Whatever it may be in other respects, the fur trade, in so far as it is a supply of ornamental clothing for those who are under no necessity of wearing fur at all, is a barbarous and stupid business. It makes patchwork, one may say, not only of the hides of its victims, but of the conscience and intellect of its patrons. A fur garment or trimming, we are told, appearing to the eye as if it were one uniform piece, is generally made up of many curiously shaped fragments. It is significant that a society which is enamoured of so many shams and fictions, and which detests nothing so strongly as the need of looking facts in the face, should pre-eminently esteem those articles of apparel which are constructed on the most deceptive and illusory principle. The story of the Ass in the Lion’s skin is capable, it seems, of a new and wider application.

Cruel as is all hunting of animals for their fur, there is a peculiar callousness in the seal “fishery,” not only because the seal, far from being a fish, is one of the most sensitive of warm-blooded animals, but because of the atrocious methods by which the practice of “sealing” has too often been pursued. In all the history of man’s dealings with the lower races, there is no bloodier record than that of his treatment of the trustful and unresisting seal.

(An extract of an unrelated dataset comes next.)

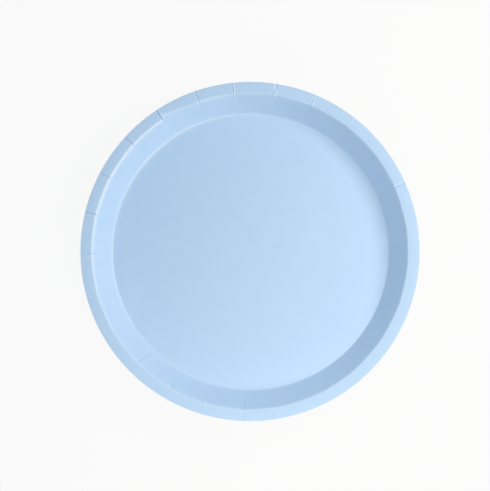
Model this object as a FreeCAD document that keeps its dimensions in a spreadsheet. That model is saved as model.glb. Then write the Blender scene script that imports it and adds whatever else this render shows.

But if the fur trade gives cause for serious reflection, what are we to say of the still more abominable trade in feathers? Murderous, indeed, is the millinery which finds its most fashionable ornament in the dead bodies of birds—birds, the loveliest and most blithesome beings in Nature! It has been said that “to enumerate all the feathers used for ornamental purposes would be practically to give a complete list of all known and obtainable birds.” The figures and details published by those humane writers who have raised an unavailing protest against this latest and worst crime of Fashion are really appalling in their stern and naked record of unremitting cruelty.

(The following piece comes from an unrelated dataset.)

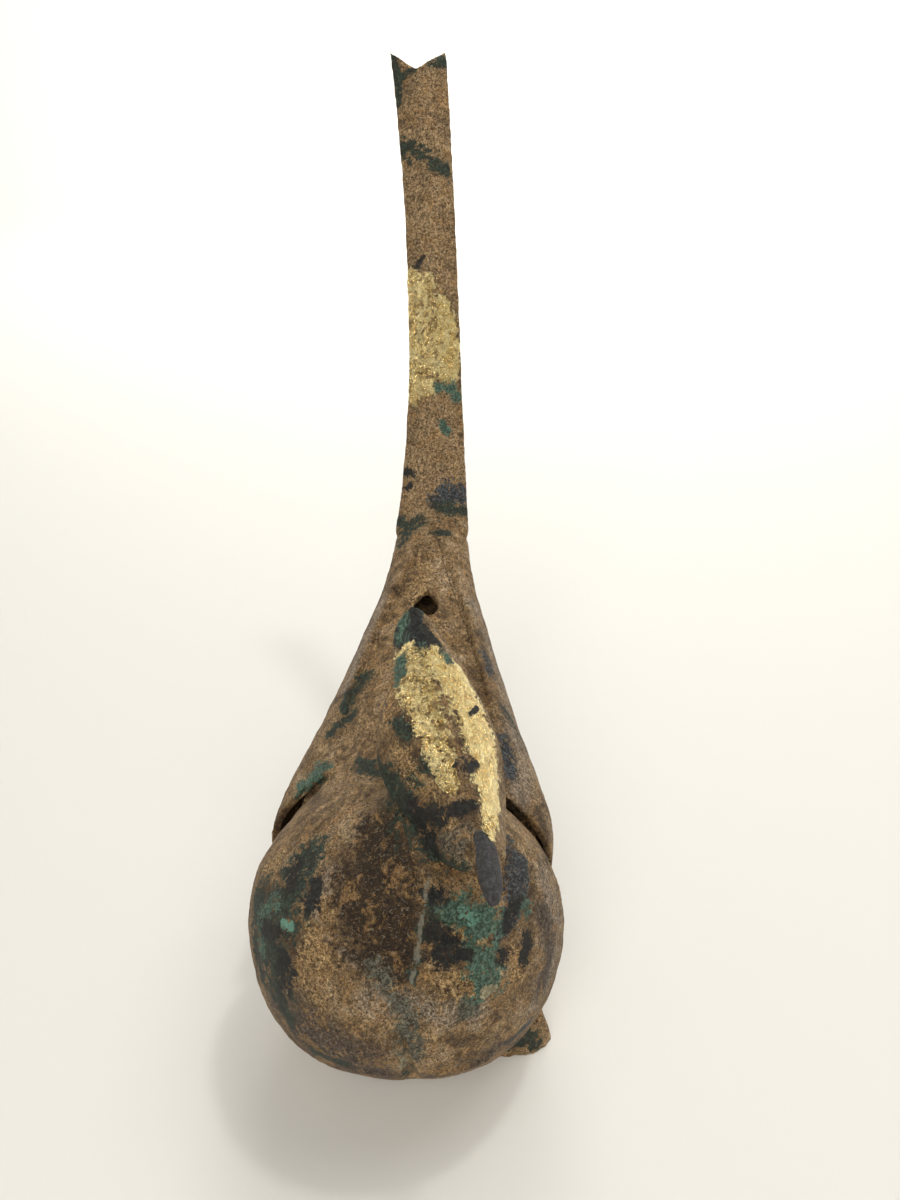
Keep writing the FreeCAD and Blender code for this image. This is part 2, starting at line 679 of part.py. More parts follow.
def sketch_of(body, name, curves, level):
    """Sketch on the body's ground plane, lifted to level, holding the given closed outline."""
    sketch = body.newObject("Sketcher::SketchObject", name)
    sketch.AttachmentSupport = (origin_plane(body, "XY_Plane"), [""])
    sketch.MapMode = "FlatFace"
    sketch.AttachmentOffset = FreeCAD.Placement(V(0, 0, 0), FreeCAD.Rotation())
    sketch.setExpression("AttachmentOffset.Base.z", level)
    for curve in curves:
        if isinstance(curve, Part.Arc):
            edge = curve.toShape()
            curve = Part.ArcOfCircle(edge.Curve, edge.FirstParameter, edge.LastParameter)
        sketch.addGeometry(curve, False)
    return sketch


pan_gap = size("pan_gap")
pan = doc.addObject("PartDesign::Body", "ash_pan_body")
pan_outline = sketch_of(pan, "pan_outline", access_plan(-pan_gap), "Sizes.pan_floor_height")
pan_block = pan.newObject("PartDesign::Pad", "pan_block")
pan_block.Profile = pan_outline
pan_block.setExpression("Length", "Sizes.pan_height")
doc.recompute()
pan_hollow = sketch_of(pan, "pan_hollow_outline", access_plan(-pan_gap - size("pan_sheet")),
                       "Sizes.pan_floor_height + Sizes.pan_height")
pan_pocket = pan.newObject("PartDesign::Pocket", "pan_hollow")
pan_pocket.Profile = pan_hollow
pan_pocket.setExpression("Length", "Sizes.pan_height - Sizes.pan_sheet")
doc.recompute()

rest_boxes = []
for name, side in (("right", -1), ("left", 1)):
    rest = doc.addObject("Part::Box", "pan_rest_" + name)
    rest.setExpression("Length", "Sizes.body_width / 2")
    rest.setExpression("Width", "Sizes.rest_width")
    rest.setExpression("Height", "Sizes.rest_depth")
    start = "Sizes.lid_width / 2 - Sizes.seat_width - Sizes.pan_gap - Sizes.rest_overlap"
    rest.setExpression(".Placement.Base.x", start if side > 0 else "-Sizes.body_width / 2 - (" + start + ")")
    rest.setExpression(".Placement.Base.y", "Sizes.lid_front + Sizes.lid_corner")
    rest.setExpression(".Placement.Base.z", "Sizes.pan_floor_height - Sizes.rest_depth")
    rest_boxes.append(rest)
rear_rest = doc.addObject("Part::Box", "pan_rest_rear")
rear_rest.setExpression("Length", "Sizes.rest_width")
rear_rest.setExpression("Width", "Sizes.body_reach")
rear_rest.setExpression("Height", "Sizes.rest_depth")
rear_rest.setExpression(".Placement.Base.x", "-Sizes.rest_width / 2")
rear_rest.setExpression(".Placement.Base.y", "Sizes.lid_front + Sizes.seat_width + Sizes.access_length"
                        " - Sizes.pan_gap - Sizes.rest_overlap")
rear_rest.setExpression(".Placement.Base.z", "Sizes.pan_floor_height - Sizes.rest_depth")
rest_boxes.append(rear_rest)
pan_rests = common("pan_rests_body", [fuse("pan_rest_boxes", rest_boxes), hull_inner])
doc.recompute()

# ---------------------------------------------------------------- feet

# Plan of a foot: share of its sideways reach, share of foot_front (forward is positive).
TOES = [(0.26, 0.76), (0.42, 0.74), (0.60, 0.62), (0.82, 0.56), (1.00, 0.33)]
HEEL = [(1.00, 0.33), (0.90, -0.10), (0.70, -0.48), (0.48, -0.60), (0.28, -0.45)]
FOOT_TAPER = 0.93
RIVET_PLACE = (0.78, 0.2)


def foot_outline(side, foot_reach, foot_front, level, taper):
    toes = [V(side * x * foot_reach * taper, -y * foot_front * taper, level) for x, y in TOES]
    heel = [V(side * x * foot_reach * taper, -y * foot_front * taper, level) for x, y in HEEL]
    return Part.Wire([spline(toes), spline(heel), Part.makeLine(heel[-1], toes[0])])


feet = {}
foot_rods = []
for name, side in (("right_foot", -1), ("left_foot", 1)):
    foot_reach = half_width - size(name + "_tuck")
    foot_front = size(name + "_front")
    form = feature(name + "_form", Part.makeLoft([
        foot_outline(side, foot_reach, foot_front, 0.0, 1.0),
        foot_outline(side, foot_reach, foot_front, size("foot_height"), FOOT_TAPER)], True, False))
    rod = doc.addObject("Part::Cylinder", name + "_rivet_rod")
    rod.setExpression("Radius", "Sizes.foot_rivet_diameter / 2")
    rod.setExpression("Height", "Sizes.shoulder_height / 2")
    rod.setExpression(".Placement.Base.x", "%d * %g * (Sizes.body_width / 2 - Sizes.%s_tuck)"
                      % (side, RIVET_PLACE[0], name))
    rod.setExpression(".Placement.Base.y", "-%g * Sizes.%s_front" % (RIVET_PLACE[1], name))
    rod.setExpression(".Placement.Base.z", "Sizes.wall / 2")
    foot_rods.append(rod)
    foot_blank = cut(name + "_blank", form, hull_outer)
    feet[name] = cut(name + "_body", foot_blank, rod)
foot_rod_pair = fuse("foot_rivet_rods", foot_rods)
foot_rivets = cut("foot_rivets_body", foot_rod_pair, hull_inner)
doc.recompute()

# ---------------------------------------------------------------- core plug

PLUG_RIVETS = 3
PLUG_RIVET_CIRCLE = 0.83


def disc(name, diameter, base, top):
    """Upright cylinder under the belly; diameter, base and top are sheet expressions."""
    item = doc.addObject("Part::Cylinder", name)
    item.setExpression("Radius", "(%s) / 2" % diameter)
    item.setExpression("Height", "(%s) - (%s)" % (top, base))
    item.setExpression(".Placement.Base.y", "Sizes.plug_place")
    item.setExpression(".Placement.Base.z", base)
    return item


plug_top = "Sizes.plug_gap + Sizes.plug_thickness"
plug_recess = disc("plug_recess", "Sizes.plug_diameter + 2 * Sizes.plug_gap", "-Sizes.wall", plug_top)
core_hole = disc("core_hole", "Sizes.core_hole_diameter", "0", "2 * Sizes.wall")
plug_disc = disc("plug_disc", "Sizes.plug_diameter", "Sizes.plug_gap", plug_top)
plug_rods = []
for index in range(PLUG_RIVETS):
    rod = disc("plug_rivet_rod_%d" % (index + 1), "Sizes.plug_rivet_diameter", "Sizes.plug_gap",
               "Sizes.wall")
    angle = 90 + 360 * index / PLUG_RIVETS
    radius = "%g * Sizes.plug_diameter / 2" % PLUG_RIVET_CIRCLE
    rod.setExpression(".Placement.Base.x", "%s * cos(%g deg)" % (radius, angle))
    rod.setExpression(".Placement.Base.y", "Sizes.plug_place + %s * sin(%g deg)" % (radius, angle))
    plug_rods.append(rod)
core_plug_rivets = fuse("core_plug_rivets_body", plug_rods)
core_plug = cut("core_plug_body", plug_disc, core_plug_rivets)
doc.recompute()

# ---------------------------------------------------------------- body holes

body = body_flat
for name, tool in (("tail_socket", socket), ("tail_pins", pin_rod_pair), ("foot_rivets", foot_rod_pair),
                   ("plug_recess", plug_recess), ("core_hole", core_hole),
                   ("plug_rivets", core_plug_rivets)):
    body = cut("body_less_" + name, body, tool)
doc.recompute()

# ---------------------------------------------------------------- subcomponents

PARTS = {
    "body_shell": body,
    "head": head,
    "left_wing": left_wing,
    "right_wing": right_wing,
    "tail": tail,
    "tail_pins": tail_pins,
    "lid": lid,
    "ash_pan": pan,
    "pan_rests": pan_rests,
    "left_foot": feet["left_foot"],
    "right_foot": feet["right_foot"],
    "foot_rivets": foot_rivets,
    "core_plug": core_plug,
    "core_plug_rivets": core_plug_rivets,
}
PIECES_IN = {"tail_pins": 2, "pan_rests": 3, "foot_rivets": 2, "core_plug_rivets": PLUG_RIVETS}

for item in doc.Objects:
    if "Invalid" in item.State or "Error" in item.State:
        raise RuntimeError("%s did not rebuild: %s" % (item.Name, item.State))
os.makedirs("parts", exist_ok=True)
for name, item in PARTS.items():
    shape = item.Shape
    if shape.isNull() or not shape.isValid():
        raise RuntimeError("%s has no valid shape" % name)
    if len(shape.Solids) != PIECES_IN.get(name, 1):
        raise RuntimeError("%s has %d solids" % (name, len(shape.Solids)))
    item.Label = name
    shape.exportStep("parts/%s.step" % name)
    print("%-18s %8.2f cm3" % (name, shape.Volume / 1000))
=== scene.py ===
import math

import bmesh
import bpy
import numpy as np
from mathutils import Matrix, Vector, noise
from mathutils.bvhtree import BVHTree


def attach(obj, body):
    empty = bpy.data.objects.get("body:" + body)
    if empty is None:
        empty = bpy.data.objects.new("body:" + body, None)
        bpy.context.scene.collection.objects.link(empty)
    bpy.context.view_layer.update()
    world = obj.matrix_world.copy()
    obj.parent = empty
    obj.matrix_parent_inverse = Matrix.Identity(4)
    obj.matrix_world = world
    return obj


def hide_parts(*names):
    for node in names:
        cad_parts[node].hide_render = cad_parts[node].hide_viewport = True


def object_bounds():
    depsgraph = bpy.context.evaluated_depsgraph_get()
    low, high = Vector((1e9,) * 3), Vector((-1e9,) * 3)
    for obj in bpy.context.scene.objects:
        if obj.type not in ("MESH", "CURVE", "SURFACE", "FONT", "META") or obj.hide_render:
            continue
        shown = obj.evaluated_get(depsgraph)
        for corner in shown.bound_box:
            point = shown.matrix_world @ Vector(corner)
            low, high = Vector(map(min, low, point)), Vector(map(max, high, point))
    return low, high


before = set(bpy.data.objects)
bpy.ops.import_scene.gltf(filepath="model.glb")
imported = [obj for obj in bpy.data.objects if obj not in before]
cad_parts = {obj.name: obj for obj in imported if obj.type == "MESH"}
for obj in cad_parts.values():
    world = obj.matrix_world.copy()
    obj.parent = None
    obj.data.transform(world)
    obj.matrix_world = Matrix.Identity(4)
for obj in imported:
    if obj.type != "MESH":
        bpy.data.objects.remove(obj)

cad_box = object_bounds()

# Dresses a bird-shaped incense burner. The castings get one common surface with relief and a
# patina; the fittings inside keep their solids, with materials of their own. +Z is up, the bird
# faces -Y and its left is +X.

MM = 0.001

# ---------------------------------------------------------------- common surface

# Nodes that are dressed together, so that their surfaces run on into each other.
CASTINGS = ("body_shell", "head", "left_wing", "right_wing", "tail", "lid", "left_foot", "right_foot")

FORM_VOXEL = 0.8 * MM
FORM_SMOOTHING = 3
SMOOTHING_SHARE = 0.5
# The common surface is set back a little, so that most of its relief stays inside the solids' box.
SET_BACK = 0.1 * MM
# Castings other than the lid grow by this much, which closes the joint lines between them.
SEAM_OVERLAP = 0.35 * MM
# A point of a casting moves onto the common surface when it lies this near and faces the same way.
SNAP_REACH = 1.6 * MM
SNAP_AGREEMENT = 0.35
# Small enough to merge points at, and to keep divisions away from zero.
TINY = 1e-6

# ---------------------------------------------------------------- relief, in millimetres

LUMP_HEIGHT = 0.30
LUMPS_PER_MM = 0.13
LUMP_OCTAVES = 3
LUMP_FALL = 1.0
GRAIN_HEIGHT = 0.13
GRAINS_PER_MM = 0.55
GRAIN_OCTAVES = 2
GRAIN_FALL = 0.7
GRAIN_SHIFT = Vector((31, 7, 3))
OCTAVE_RATIO = 2.0

# Hand-worked lines: height, up (+) or down (-), then points of the centre line with half widths.
WORKED_LINES = [
    # keel, rim of the hollow beside it
    (0.50, [(11, -24, 99, 1.0), (10, -32, 91, 1.0), (8, -38, 85, 1.0), (7, -42, 79, 1.0),
            (5, -45, 75, 0.8)]),
    (0.45, [(-26, -18, 93, 2.0), (-25, -26, 88, 2.2), (-21, -33, 84, 2.2), (-14, -39, 81, 2.0),
            (-4, -44, 78, 1.6)]),
    # crease along the crown, swelling beside it
    (-0.45, [(2, 36, 148, 1.0), (9, 14, 138, 1.0), (14, -1, 130, 1.1), (17, -10, 124, 1.1),
             (20, -18, 120, 1.0)]),
    (0.30, [(14, 22, 140, 2.2), (19, 8, 132, 2.6), (23, -4, 125, 2.4)]),
    # notch at the bottom of the breast, its left lip with the groove above, its right lip
    (-2.60, [(4, -52, 60, 0.8), (5, -53, 54, 1.6), (5, -52, 47, 2.8), (5, -51, 40, 3.4),
             (5, -47, 32, 3.6), (5, -41, 24, 3.6)]),
    (1.30, [(13, -50, 42, 3.0), (20, -48, 40, 3.6), (28, -44, 41, 3.0)]),
    (-0.90, [(8, -52, 52, 1.2), (14, -52, 50, 1.5), (22, -49, 50, 1.5), (30, -45, 51, 1.2)]),
    (0.70, [(0, -50, 41, 2.8), (-8, -49, 40, 3.2), (-17, -47, 42, 2.8)]),
    # fold where the neck meets the right shoulder
    (-0.35, [(-22, 6, 104, 1.2), (-12, -4, 106, 1.4), (-2, -10, 104, 1.4)]),
]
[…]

“One dealer in London is said to have received as a single consignment 32,000 dead humming-birds, 80,000 aquatic birds, and 800,000 pairs of wings. A Parisian dealer had a contract for 40,000 birds, and an army of murderers were turned out to supply the order. No less than 40,000 terns have been sent from Long Island in one season for millinery purposes. At one auction alone in London there were sold 404,389 West Indian and Brazilian bird-skins, and 356,389 East Indian, besides thousands of pheasants and birds-of-paradise.”

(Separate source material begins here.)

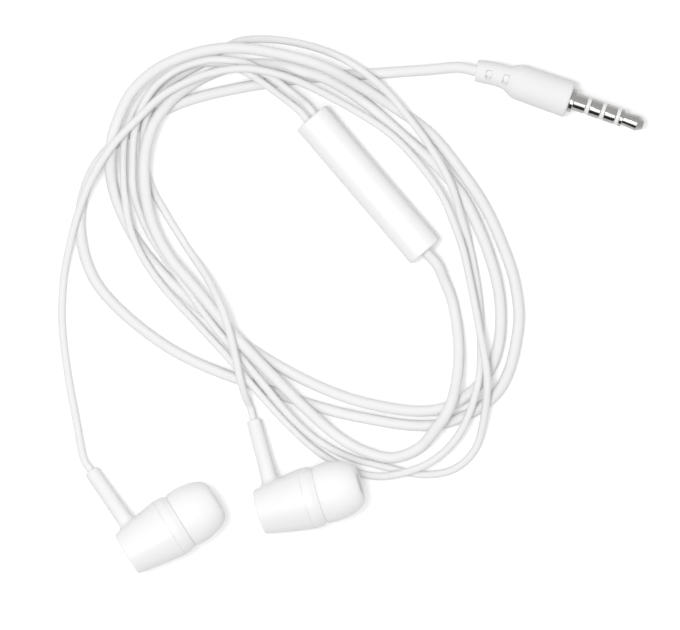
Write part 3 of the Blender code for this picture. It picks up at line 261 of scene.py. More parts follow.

The meaning of such statistics is simply that the women of Europe and America have given an order for the ruthless extermination of birds.

It is not seriously contended in any quarter that this wholesale destruction, effected often in the most revolting and heartless manner, is capable of excuse or justification; yet the efforts of those who address themselves to the better feelings of the offenders appear to meet with little or no success. The cause of this failure must undoubtedly be sought in the general lack of any clear conviction that animals have rights; and the evil will never be thoroughly remedied until not only this particular abuse, but all such abuses, and the prime source from which such abuses originate, have been subjected to an impartial criticism.[37]

In saying this I do not of course mean to imply that special efforts should not be directed against special cruelties. I have already remarked that the main responsibility for the daily murders which fashionable millinery is instigating must lie at the door of those who demand, rather than those who supply, these hideous and funereal ornaments. Unfortunately the process, like that of slaughtering cattle, is throughout delegated to other hands than those of the ultimate purchaser, so that it is exceedingly difficult to bring home a due sense of blood-guiltiness to the right person.

The confirmed sportsman, or amateur butcher, at least sees with his own eyes the circumstances attendant on his “sport”; and the fact that he feels no compunction in pursuing it is due, in most cases, to an obtuseness or confusion of the moral faculties. But many of those who wear seal-skin mantles, or feather-bedaubed bonnets are naturally humane enough; they are misled by pure ignorance or thoughtlessness, and would at once abandon such practices if they could be made aware of the methods employed in the wholesale massacre of seals or humming-birds. Still, it remains true that all these questions ultimately hang together, and that no complete solution will be found for any one of them until the whole problem of our moral relation towards the lower animals is studied with far greater comprehensiveness.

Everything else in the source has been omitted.